The panel said Quebec's regulation are not justified on "consumer protection" grounds.

The case, initiated by Saskatchewan, highlights the many lingering trade barriers that still exist between provinces, even as Canada pursues new free trade deals with other countries.

"Saskatchewan is a strong supporter of economic growth through free trade," said Tim McMillan, Saskatchewan's minister responsible for trade. "We initiated the trade challenge on that principle and to ensure everybody is adhering to the same trade rules."

Quebec, the country's largest dairy producer, prohibits the sale of products that mix a bit of butter or milk into vegetable oil or soy-based drinks and spreads. These blended products, such as Land O' Lakes Fresh Buttery Taste Spread and soy cheese, are legal in the rest of the country.

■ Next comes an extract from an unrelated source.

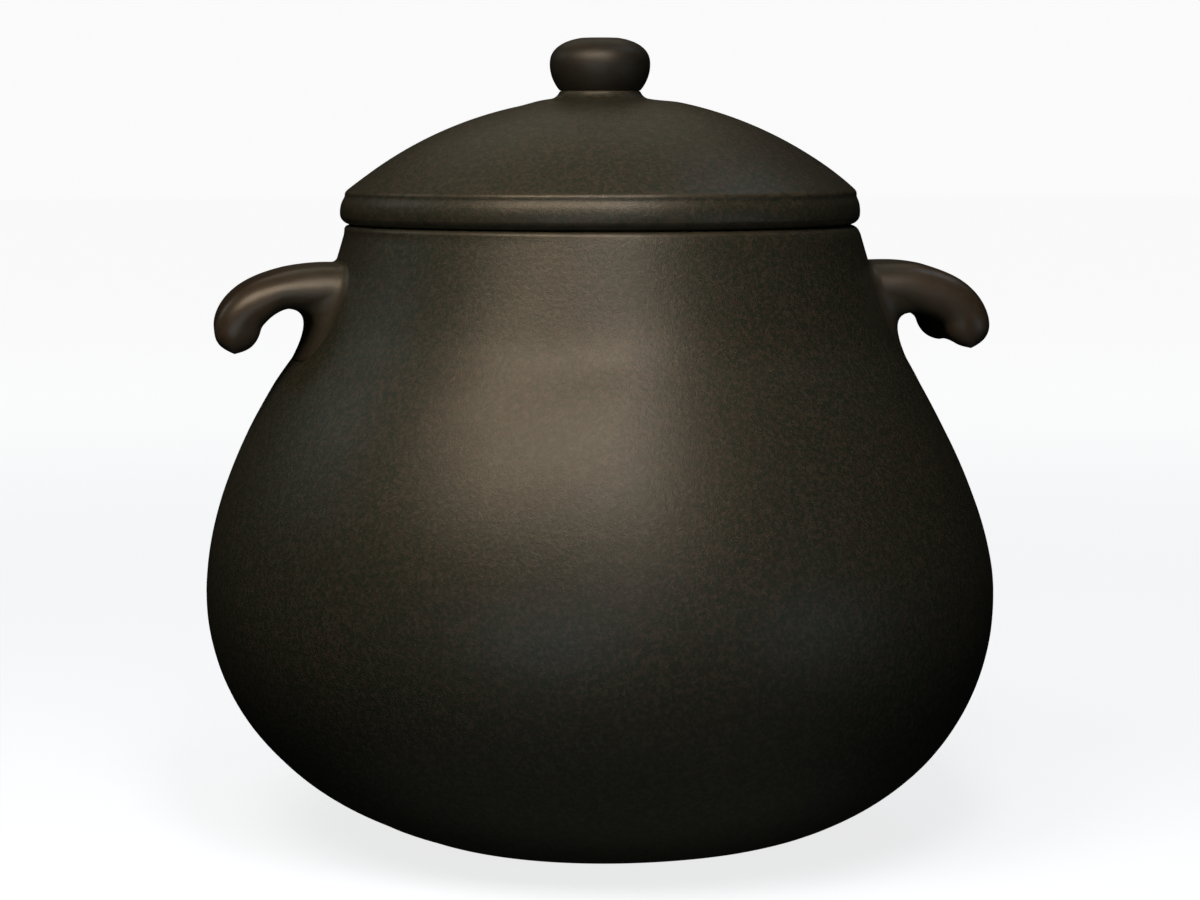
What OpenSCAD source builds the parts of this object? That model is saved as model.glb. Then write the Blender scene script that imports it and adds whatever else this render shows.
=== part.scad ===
// Chinese sand pot: a round-bellied clay stew pot with two curled strap handles,
// a glazed inside, and a domed lid that lifts off by its knob.
// Millimetres, +Z up, origin at the centre of the ring that the pot stands on,
// X along the two handles.

/* [Pot] */
// Height of the pot from the table to its lip
pot_h = 225.8; // [216:0.2:234]
// Outside radius of the belly at its widest
belly_r = 145; // [138:0.5:152]
// Height of the widest ring of the belly
belly_z = 90.5; // [84:0.5:98]
// Outside radius where the shoulder turns into the neck
shoulder_r = 118; // [114:0.5:122]
// Height where the shoulder turns into the neck
shoulder_z = 169; // [162:0.5:176]
// Lean of the shoulder, as radius lost for each unit of height
shoulder_lean = 0.59; // [0.5:0.01:0.66]
// Outside radius of the neck just under its rounded lip
mouth_r = 94.1; // [90:0.1:99]
// Lean of the neck at the lip, as radius lost for each unit of height
mouth_lean = 0.3; // [0.2:0.01:0.4]
// Rounding of the lip's outer edge
lip_round = 2.6; // [1.5:0.1:3.2]
// Rounding of the lip's inner edge
lip_round_in = 1.6; // [1:0.1:2.2]
// Thickness of the clay wall
wall_t = 8; // [6.5:0.5:10]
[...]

Quebec immediately appealed the decision. The result is that full implementation of the decision could be delayed until late fall.

Dispute settlement is a long and often costly process under the AIT.

Alberta fought for nearly a decade to strike down a similar Ontario ban of the same products. In 2010, Ontario was forced to remove the ban, originally introduced to protect dairy farmers from competition.

But Quebec continued to restrict the products, prompting Saskatchewan to file a new challenge.

Legal experts said the Quebec ruling was a foregone conclusion, given the precedent set by the Ontario case.

And yet it has taken more than 15 years for the two cases to run their course. Earlier cases involving prohibitions on butter-coloured margarine also took years to resolve.

The tribunal heard the Saskatchewan case in January. Alberta, British Columbia and Manitoba also backed the challenge. The four provinces are major producers of canola and soybean used in the making of dairy substitutes.

"We're confident the original ruling will prevail and that Quebec will adjust its rules as quickly as possible, allowing full access to its market for our producers," Saskatchewan Agriculture Minister Lyle Stewart said.

Food manufacturers also applauded the decision.

"It seems like a small thing, but businesses in Canada should not be discriminated against by unfair trade rules," said Sean McPhee, president of the Vegetable Oil Industry of Canada.

Quebec officials were not immediately available for comment.

Earlier this year, a coalition of business groups wrote a letter to federal Industry Minister James Moore, complaining that it's a national "embarrassment" that European countries are poised to gain better access to markets in Canada than the provinces enjoy through the recently negotiated Canada-European Union free trade deal.